We eventually get together on the studio roof. Sitting in the sunshine, with his now greying mop, the singer is reflecting on becoming an honorary doctor of letters at St Albans. "Thirty-nine years before that I was sleeping in the graveyard there. I took it because I take responsibility for every other songwriter who has no fame, but they have commitment," he says.
The four reissued albums, spanning 1965 to 1970, cover Donovan's superstar period. The Celtic poet's stock had fallen by the time he took a tax break at the end of the 1960s. The counter-culture ideas and philosophies of the time were deemed naive and dated as the period drew to a close, with the death of Brian Jones and the acrimonious split of The Beatles. Punk would later hammer the final nail in the coffin of the decade's sanguinity, and it wasn't until the late 1980s that psychedelia was allowed even the slightest return, in bands such as the Stone Roses, Happy Mondays and later Oasis, and Donovan's fellow Scots, Belle and Sebastian.

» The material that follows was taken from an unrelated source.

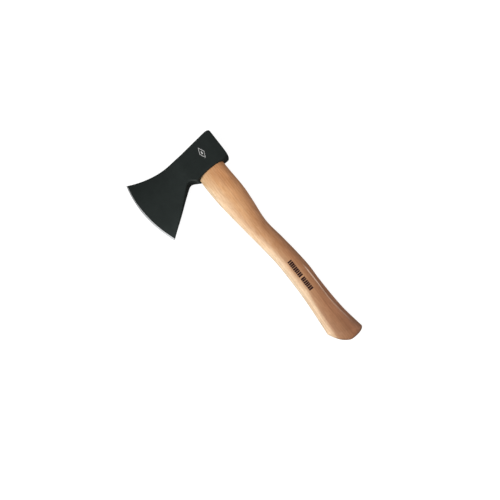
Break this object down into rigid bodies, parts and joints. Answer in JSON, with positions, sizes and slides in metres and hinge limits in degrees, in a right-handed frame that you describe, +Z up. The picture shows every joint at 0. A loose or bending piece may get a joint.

"That's one band I'm hoping to meet soon," he says. "It feels natural for me to reappear on my 40th anniversary because I encouraged a lot of these young players out there. I get this student art rock feel from them, and that's where it all came from in the '60s and where I'm coming from on this new album. It's the culture that preceded the '60s. It was a better music, style, better looking boys and girls and better vibes all round.
"Whether it was Dylan in New York or The Beatles in Liverpool, it couldn't have happened at a better time because it was the beginning of television and mass radio."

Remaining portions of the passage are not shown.